YOUR GOAL → Give the count of lines containing the string "hidden", with no other output.

EXERCISE MATERIAL →

════

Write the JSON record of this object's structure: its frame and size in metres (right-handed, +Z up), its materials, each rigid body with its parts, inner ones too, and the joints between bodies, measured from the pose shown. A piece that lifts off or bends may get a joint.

════

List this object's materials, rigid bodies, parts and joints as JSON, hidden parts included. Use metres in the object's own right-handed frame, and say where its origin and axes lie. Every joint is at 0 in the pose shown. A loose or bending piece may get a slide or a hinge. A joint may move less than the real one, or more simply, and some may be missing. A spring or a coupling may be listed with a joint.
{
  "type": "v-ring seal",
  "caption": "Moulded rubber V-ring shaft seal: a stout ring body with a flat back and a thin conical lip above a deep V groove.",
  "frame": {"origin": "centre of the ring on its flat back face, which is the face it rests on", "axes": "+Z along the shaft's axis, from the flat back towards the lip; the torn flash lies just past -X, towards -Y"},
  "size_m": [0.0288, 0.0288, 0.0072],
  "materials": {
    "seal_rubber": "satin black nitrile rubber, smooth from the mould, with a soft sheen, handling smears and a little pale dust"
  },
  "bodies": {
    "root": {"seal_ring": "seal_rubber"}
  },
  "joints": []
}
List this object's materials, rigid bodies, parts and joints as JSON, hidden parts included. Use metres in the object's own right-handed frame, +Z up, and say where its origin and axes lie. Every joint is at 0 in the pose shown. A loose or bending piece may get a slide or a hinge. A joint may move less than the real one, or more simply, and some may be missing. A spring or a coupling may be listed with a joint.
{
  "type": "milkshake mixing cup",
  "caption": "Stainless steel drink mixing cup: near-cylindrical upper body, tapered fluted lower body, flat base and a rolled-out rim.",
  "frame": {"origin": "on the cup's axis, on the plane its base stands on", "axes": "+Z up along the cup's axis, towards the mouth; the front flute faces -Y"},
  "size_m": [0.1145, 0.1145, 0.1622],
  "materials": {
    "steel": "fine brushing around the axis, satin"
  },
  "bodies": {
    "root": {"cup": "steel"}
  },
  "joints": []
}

════

FINAL ANSWER → 2